Quelques jours plus tard, un confrère l’a appelé au téléphone pour lui dire qu’il est recherché par des bandits en lui citant le nom de l’un des plus puissants du pays. « Je lui ai demandé pourquoi. Il me disait, il a vu quand vous avez couru, ils ont visionné vos images et votre nom en dessus. Je lui dis pour qui il a demandé exactement, il me répondait, vous-même en citant mon nom », continue-t-il. « Depuis ce jour-là, ma tension artérielle augmente. J’ai vu que je suis passé tout près de la mort. Mais en apprenant cette nouvelle, ma tension a continué d’augmenter. Soit 20 par 14. De nature, je ne suis pas hypertendu ». Après maintes réflexions, il a décidé d’écrire à son agence pour lui informer de la situation – mais surtout pour dire qu’il a besoin d’assistance et qu’il ne peut pas aller travailler. Dieu-Nalio a de nouveau appelé le collègue qui lui a informé des menaces pour tout confirmer. « Il m’a dit qu’ils vous cherche, restez "undercover" et cessez de sortir dans les rues. J’ai immédiatement demandé que mes enfants abandonnent l’école et j’ai demandé à ma femme d’abandonner son travail. J’étais obligé de laisser la maison pour un bon bout de temps. J’ai dû me mettre à couvert. Sans oublier, j’ai reçu des appels anonymes ».
C’est à ce moment-là que Dieu-Nalio Chéry a décidé de tout prendre au sérieux et de laisser le pays. « Je suis en sécurité là où je suis », a-t-il confié à Enquet’Action.
Les menaces précédentes …
Munis d’au moins deux caméras – une en bandoulière et l’autre dans sa main droite, la motocyclette qui le transporte file à toute vitesse pour aller immortaliser un moment clé de la protestation du jour. Sur le parcours, tellement habitué à couvrir ces évènements, il connaît bien du monde. Des manifestants.es omniprésents.es à des journalistes qui sont souvent sur le macadam. Les tirs nourris, les bombes lacrymogènes, les incendies et les échauffourées ne le font pas rebrousser chemin. Au contraire, ce chasseur d’images est aux aguets. Il est obligé - car il ne peut se permettre de râter les moments forts pour la consommation du public international.

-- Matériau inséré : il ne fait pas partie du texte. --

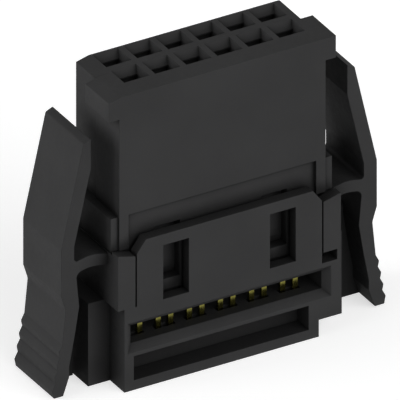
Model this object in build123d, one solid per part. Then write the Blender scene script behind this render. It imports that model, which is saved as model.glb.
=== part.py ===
from build123d import *
import os

# Socket header for a 12-way, 1.27 mm ribbon cable, closed on its cable side by a latching cover.
# Millimetres. X runs along the contact rows, Y across them, Z up to the mating face.
# The origin is at the middle of the flat base of the cover.

# Contact grid and cable
pitch = 1.27
columns = 6
row_spacing = 1.27
wire_pitch = 0.635
cable_clearance = 0.09
fork_y = 1.285

# Contact housing: head, neck, flange and plug, from the mating face down
housing_top = 11.77
head_height = 0.90
neck_bottom = 6.85
flange_bottom = 5.51
plug_bottom = 2.55
body_half_depth = 1.585
key_depth = 1.65
head_end_wall = 0.295
neck_step = 0.06
key_overhang = 0.426
flange_step = 0.305
flange_setback = 0.08
end_slope_run = 0.51
end_slope_drop = 0.13

# Shallow relief that lets the snap tongues flex, on both broad faces
relief_side_clearance = 0.05
relief_depth = 0.14
relief_top_rise = 0.035

# Channels behind the two windows of each tongue
channel_width = 1.06
channel_depth = 0.385
channel_bottom = 3.74
channel_top = 6.00
channel_slope_rise = 0.25
channel_slope_run = 0.06
under_nose_bottom = 2.90
under_nose_top = 3.30
under_nose_depth = 0.05
back_channel_depth = 0.05

# Pin entries in the mating face: a lead-in, a throat, and the wider chamber behind it
pin_shift_x = 0.165
pin_shift_y = 0.375
mouth_width = 1.03
mouth_length = 0.97
throat_width = 0.83
throat_length = 0.44
lead_in = 0.25
throat_land = 0.06
chamber_near = 0.09
chamber_far = 0.72
chamber_bottom = 3.45

# Stamped contacts
strip = 0.12
contact_clearance = 0.03
beam_width = 0.50
base_bottom = 3.50
beam_bend_z = 8.50
beam_pinch_z = 10.30
beam_tip_z = 10.90
beam_pinch = 0.14
beam_tip_lean = 0.05
tine_pitch = 0.51
tine_width = 0.20
fork_slot_top = 2.90
tine_tip_z = 1.60
tine_point = 0.16

# Cable cover: base block, ears, collar and snap tongues
front_y = 2.085
wall = 0.42
side_wall = 0.45
ear_step = 0.63
ear_half_depth = 1.058
ear_top = 3.37
rim_clearance = 0.03
plug_clearance = 0.05
plug_end_wall = 0.2025
block_left_step = 0.26
block_right_step = 0.90
block_step_z = 0.69
post_width = 0.71
post_inner_top = 5.44
post_outer_top = 5.62
slit_width = 0.06

# Snap tongues with two windows each
tongue_top = 6.01
tongue_chamfer_x = 0.37
tongue_chamfer_z = 0.50
window_offset = 2.18
window_width = 1.055
window_bottom = 3.355
window_top = 5.565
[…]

Ses yeux sont partout à la recherche de la photo du jour. Ceci résume le quotidien du photographe multi primé haïtien Dieu-Nalio Chéry quand le pays est en ébullition – et surtout dans les protestations de rues qu’il couvre pour la deuxième agence de nouvelles au niveau mondial, Associated Press (AP). Dans ce métier qu’il exerce depuis 2010, M. Chéry est souvent la cible d’attaques de tout genre. Il s’est confié à Enquet’Action.

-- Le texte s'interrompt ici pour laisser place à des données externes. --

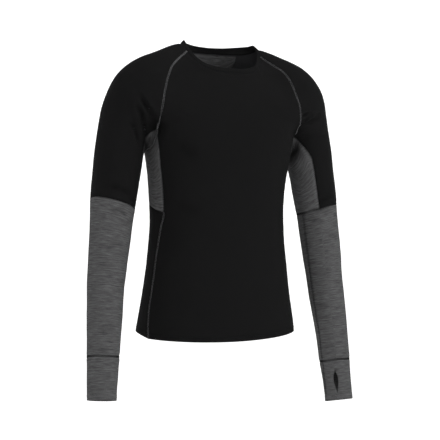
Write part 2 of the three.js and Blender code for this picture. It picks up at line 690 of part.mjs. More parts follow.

« À plusieurs reprises, j’ai subi des agressions. Ceci, dépendamment de la zone, mais aussi sur les réseaux sociaux ou physiquement, a déclaré Dieu-Nalio Chéry assurant que les menaces peuvent être entre autres à deux niveaux. Il rappelle que les photojournalistes sont beaucoup plus ciblés – parce qu’ils.elles captent des images, donc sont obligés.es d’être au cœur des actions. Des forces de l'ordre ont parfois de mauvais comportements envers les photojournalistes. Car ils savent que les images qu'ils prennent peuvent soulever les organisations des droits humains contre eux. Nous subissons également des menaces venant de manifestants.es qui sèment le trouble lors d’une protestation. Un manifestant qui lance des pierres à l'endroit des policiers, qui écrase les pare-brises des véhicules ou qui les incendie ».

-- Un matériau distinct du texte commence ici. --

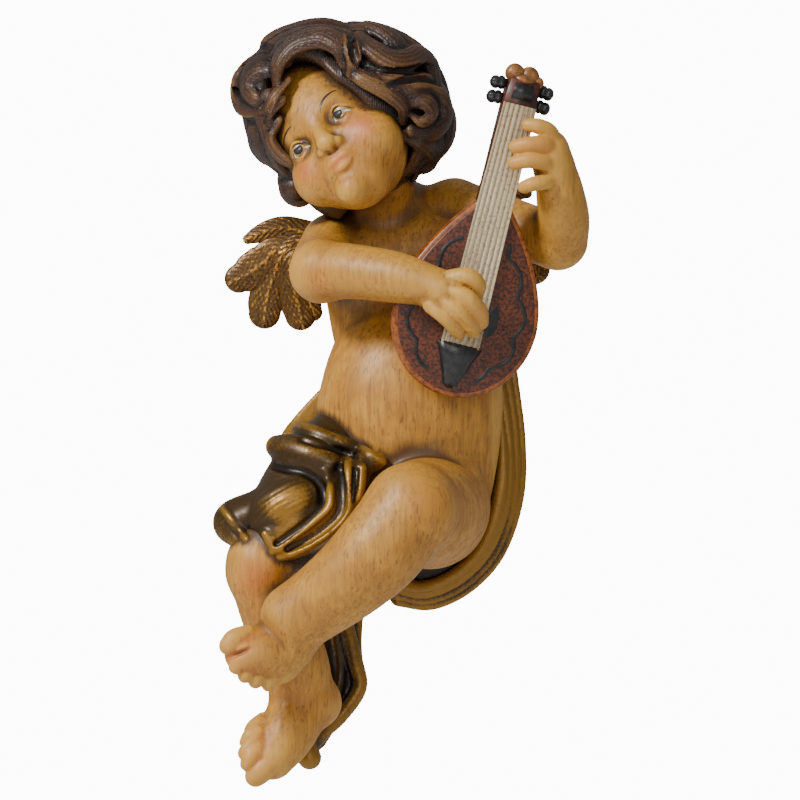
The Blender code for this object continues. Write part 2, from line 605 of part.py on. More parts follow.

Parfois après un reportage, en sortant dans les rues, le photojournaliste affirme recevoir des menaces venant d’individus munis d’armes à feu. « Dieu m'a sauvé », dit-il. Le travailleur de la presse insiste sur le fait que les photojournalistes ne créent pas des images, mais les capturent. Dieu-Nalio remet alors en question l’existence réelle de la liberté de la presse en Haïti. Les raisons sont multiples et variées. « On ne peut aller n'importe où pour effectuer un travail. Comme dans ce qu'on appelle des zones de non droit où l'on ne peut pas aller faire un reportage, sans l'approbation du chef des lieux. Ce qui donne du fil à retordre. Parfois, on a envie de travailler sur un dossier, on n'a pas accès aux circuits de communication. Toutes les informations ne sont pas toujours disponibles et surtout si l'information n'est pas en faveur du concerné, on risque même de laisser sa peau », se plaint-il. Dieu-Nalio Chéry a, en effet, été blessé par balles le 23 septembre 2019 sur la cour du Parlement haïtien où des échauffourées ont éclaté entre des parlementaires et des militants. Ses conditions se seraient davantage aggravées s’il n'avait pas été évacué en urgence vers l’étranger pour pouvoir recevoir des soins de santé appropriés. Loin d’être au bout de sa peine, le 10 février 2021, il été blessé à la jambe par une grenade lacrymogène lancée par les policiers. Un cliché le montrant en train de recevoir des premiers soins de la part de confrères et consoeurs journalistes présents a alors fait le tour des réseaux sociaux.